> [WRITTEN EXERCISE]: Write out exactly the lines from the line with "build_bleed_valve()" through the line with "bpy.context.scene.collection.objects.link(empty)", including both, and nothing more.

> [RECORDED DATA]:

* * * * *

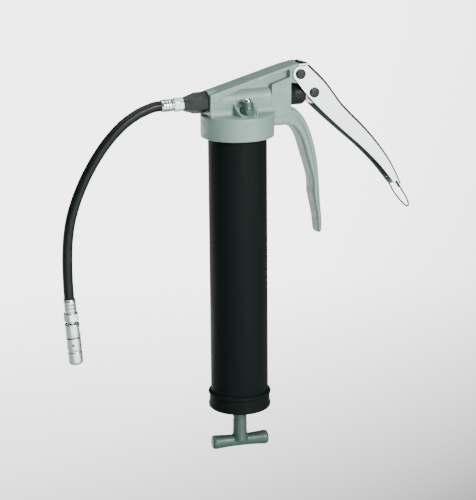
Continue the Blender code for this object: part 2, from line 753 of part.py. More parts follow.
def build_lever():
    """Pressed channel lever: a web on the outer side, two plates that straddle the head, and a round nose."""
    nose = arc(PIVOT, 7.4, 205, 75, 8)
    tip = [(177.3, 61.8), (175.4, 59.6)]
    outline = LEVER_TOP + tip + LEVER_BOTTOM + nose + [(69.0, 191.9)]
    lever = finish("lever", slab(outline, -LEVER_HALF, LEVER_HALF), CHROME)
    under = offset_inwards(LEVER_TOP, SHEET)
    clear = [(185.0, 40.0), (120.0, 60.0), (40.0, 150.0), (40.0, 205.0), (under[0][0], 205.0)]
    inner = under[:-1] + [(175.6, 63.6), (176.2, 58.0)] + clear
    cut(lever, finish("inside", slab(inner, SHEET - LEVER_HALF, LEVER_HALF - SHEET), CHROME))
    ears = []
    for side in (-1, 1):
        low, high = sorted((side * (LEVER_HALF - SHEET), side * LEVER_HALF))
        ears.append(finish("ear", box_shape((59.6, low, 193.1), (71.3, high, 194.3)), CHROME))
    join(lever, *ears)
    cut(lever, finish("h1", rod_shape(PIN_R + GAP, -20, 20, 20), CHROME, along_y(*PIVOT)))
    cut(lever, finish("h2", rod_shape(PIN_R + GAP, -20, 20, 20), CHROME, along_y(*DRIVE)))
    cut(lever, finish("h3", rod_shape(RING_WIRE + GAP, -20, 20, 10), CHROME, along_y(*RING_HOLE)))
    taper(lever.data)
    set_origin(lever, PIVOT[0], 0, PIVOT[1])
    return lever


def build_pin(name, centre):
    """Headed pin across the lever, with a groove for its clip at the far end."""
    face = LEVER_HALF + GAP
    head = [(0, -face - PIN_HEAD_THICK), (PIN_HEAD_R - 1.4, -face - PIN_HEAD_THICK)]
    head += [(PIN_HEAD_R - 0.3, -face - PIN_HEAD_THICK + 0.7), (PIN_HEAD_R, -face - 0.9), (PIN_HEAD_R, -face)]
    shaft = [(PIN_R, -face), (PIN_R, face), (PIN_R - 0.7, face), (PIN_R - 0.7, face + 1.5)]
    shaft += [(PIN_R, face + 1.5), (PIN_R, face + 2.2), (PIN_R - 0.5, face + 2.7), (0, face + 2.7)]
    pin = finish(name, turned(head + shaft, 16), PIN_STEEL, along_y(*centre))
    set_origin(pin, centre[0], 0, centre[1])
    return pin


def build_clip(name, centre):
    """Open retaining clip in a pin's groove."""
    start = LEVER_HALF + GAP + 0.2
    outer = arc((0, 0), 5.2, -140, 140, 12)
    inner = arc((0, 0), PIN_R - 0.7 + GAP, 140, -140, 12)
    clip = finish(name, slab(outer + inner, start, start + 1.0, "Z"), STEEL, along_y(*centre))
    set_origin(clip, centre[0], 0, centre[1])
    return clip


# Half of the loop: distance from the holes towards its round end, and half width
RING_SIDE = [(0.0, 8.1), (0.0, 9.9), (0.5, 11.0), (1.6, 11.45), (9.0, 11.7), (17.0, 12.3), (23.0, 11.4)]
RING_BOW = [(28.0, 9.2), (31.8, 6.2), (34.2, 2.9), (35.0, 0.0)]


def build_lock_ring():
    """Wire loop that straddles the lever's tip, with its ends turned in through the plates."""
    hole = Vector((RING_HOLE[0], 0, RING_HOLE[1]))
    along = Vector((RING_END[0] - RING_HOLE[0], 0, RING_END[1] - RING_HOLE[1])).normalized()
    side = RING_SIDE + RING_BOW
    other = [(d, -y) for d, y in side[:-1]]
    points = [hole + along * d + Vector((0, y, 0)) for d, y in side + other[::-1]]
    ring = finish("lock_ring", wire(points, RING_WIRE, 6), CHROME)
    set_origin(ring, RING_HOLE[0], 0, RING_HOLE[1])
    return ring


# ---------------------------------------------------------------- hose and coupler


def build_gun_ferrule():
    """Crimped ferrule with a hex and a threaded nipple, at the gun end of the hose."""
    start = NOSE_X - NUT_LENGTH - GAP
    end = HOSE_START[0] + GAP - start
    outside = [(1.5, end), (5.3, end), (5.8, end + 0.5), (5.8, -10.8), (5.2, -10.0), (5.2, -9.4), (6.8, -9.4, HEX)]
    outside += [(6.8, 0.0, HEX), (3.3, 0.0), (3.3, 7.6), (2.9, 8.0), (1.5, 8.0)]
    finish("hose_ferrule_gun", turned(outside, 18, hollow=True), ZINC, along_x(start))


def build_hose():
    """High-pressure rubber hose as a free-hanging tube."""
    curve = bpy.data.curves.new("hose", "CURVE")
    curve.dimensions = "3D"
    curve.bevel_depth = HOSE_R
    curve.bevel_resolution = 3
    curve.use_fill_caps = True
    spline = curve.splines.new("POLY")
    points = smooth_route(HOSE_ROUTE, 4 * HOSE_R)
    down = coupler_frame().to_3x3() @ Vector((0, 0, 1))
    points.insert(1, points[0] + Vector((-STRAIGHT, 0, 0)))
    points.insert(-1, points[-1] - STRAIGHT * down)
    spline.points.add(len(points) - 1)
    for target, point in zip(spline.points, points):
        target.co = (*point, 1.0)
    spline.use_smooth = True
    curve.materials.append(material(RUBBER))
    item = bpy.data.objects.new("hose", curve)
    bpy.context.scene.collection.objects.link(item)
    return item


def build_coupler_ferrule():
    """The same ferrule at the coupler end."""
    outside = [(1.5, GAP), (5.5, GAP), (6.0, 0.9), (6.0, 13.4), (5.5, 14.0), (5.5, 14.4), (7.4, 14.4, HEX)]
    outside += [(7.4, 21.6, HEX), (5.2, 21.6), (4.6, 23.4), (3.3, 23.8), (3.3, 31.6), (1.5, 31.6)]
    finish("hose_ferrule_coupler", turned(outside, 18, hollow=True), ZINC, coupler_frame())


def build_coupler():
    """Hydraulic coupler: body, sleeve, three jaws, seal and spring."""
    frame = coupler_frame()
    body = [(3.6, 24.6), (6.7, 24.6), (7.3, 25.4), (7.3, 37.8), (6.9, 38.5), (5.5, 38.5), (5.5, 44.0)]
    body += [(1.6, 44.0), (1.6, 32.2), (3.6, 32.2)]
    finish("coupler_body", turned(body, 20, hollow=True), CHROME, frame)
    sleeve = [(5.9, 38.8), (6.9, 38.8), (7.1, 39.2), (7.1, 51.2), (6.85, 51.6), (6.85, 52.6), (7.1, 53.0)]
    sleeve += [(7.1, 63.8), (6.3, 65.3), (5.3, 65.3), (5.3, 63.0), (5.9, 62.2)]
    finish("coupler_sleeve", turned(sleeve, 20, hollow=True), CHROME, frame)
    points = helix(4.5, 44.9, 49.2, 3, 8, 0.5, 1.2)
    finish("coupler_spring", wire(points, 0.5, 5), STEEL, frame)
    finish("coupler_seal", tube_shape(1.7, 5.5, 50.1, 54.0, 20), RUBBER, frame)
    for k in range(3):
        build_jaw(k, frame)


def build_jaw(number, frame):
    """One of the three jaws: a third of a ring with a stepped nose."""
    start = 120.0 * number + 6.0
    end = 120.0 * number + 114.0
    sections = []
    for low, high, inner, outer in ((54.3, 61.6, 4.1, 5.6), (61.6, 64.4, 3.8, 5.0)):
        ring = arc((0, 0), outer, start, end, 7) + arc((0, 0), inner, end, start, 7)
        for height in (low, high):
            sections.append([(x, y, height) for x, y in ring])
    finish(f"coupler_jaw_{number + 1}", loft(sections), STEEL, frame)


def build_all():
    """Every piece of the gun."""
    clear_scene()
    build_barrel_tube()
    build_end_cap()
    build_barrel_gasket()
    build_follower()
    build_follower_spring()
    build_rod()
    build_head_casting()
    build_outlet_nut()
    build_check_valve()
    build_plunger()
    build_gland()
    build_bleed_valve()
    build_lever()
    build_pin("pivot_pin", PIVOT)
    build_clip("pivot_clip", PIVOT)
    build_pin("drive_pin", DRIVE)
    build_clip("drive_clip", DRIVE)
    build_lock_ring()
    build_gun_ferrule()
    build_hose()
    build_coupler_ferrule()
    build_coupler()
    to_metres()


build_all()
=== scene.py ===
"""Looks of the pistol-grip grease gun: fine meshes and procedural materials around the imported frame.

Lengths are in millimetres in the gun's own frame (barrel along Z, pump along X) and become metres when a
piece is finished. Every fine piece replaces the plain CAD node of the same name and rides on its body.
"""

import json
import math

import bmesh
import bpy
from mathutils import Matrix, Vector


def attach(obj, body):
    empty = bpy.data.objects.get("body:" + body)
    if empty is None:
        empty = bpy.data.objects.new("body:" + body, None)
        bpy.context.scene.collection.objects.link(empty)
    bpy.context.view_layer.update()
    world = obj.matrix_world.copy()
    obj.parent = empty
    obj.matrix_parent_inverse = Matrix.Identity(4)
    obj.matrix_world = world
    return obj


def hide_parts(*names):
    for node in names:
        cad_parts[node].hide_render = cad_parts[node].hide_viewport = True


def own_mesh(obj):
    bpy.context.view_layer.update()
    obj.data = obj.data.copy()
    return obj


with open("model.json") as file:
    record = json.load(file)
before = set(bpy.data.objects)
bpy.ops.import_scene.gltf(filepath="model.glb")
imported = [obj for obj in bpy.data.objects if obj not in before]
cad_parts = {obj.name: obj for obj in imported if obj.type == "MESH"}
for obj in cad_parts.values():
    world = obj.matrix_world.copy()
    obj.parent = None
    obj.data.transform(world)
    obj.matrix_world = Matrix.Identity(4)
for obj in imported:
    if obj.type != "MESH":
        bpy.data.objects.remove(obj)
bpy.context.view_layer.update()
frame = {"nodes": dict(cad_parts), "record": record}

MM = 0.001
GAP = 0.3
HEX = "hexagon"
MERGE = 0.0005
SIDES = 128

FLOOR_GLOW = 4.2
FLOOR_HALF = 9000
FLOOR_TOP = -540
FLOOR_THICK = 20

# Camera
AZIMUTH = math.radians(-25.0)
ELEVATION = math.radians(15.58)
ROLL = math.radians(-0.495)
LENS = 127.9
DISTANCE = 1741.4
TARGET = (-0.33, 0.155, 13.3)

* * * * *

> [FINAL RESULT]:
    build_bleed_valve()
    build_lever()
    build_pin("pivot_pin", PIVOT)
    build_clip("pivot_clip", PIVOT)
    build_pin("drive_pin", DRIVE)
    build_clip("drive_clip", DRIVE)
    build_lock_ring()
    build_gun_ferrule()
    build_hose()
    build_coupler_ferrule()
    build_coupler()
    to_metres()


build_all()
=== scene.py ===
"""Looks of the pistol-grip grease gun: fine meshes and procedural materials around the imported frame.

Lengths are in millimetres in the gun's own frame (barrel along Z, pump along X) and become metres when a
piece is finished. Every fine piece replaces the plain CAD node of the same name and rides on its body.
"""

import json
import math

import bmesh
import bpy
from mathutils import Matrix, Vector


def attach(obj, body):
    empty = bpy.data.objects.get("body:" + body)
    if empty is None:
        empty = bpy.data.objects.new("body:" + body, None)
        bpy.context.scene.collection.objects.link(empty)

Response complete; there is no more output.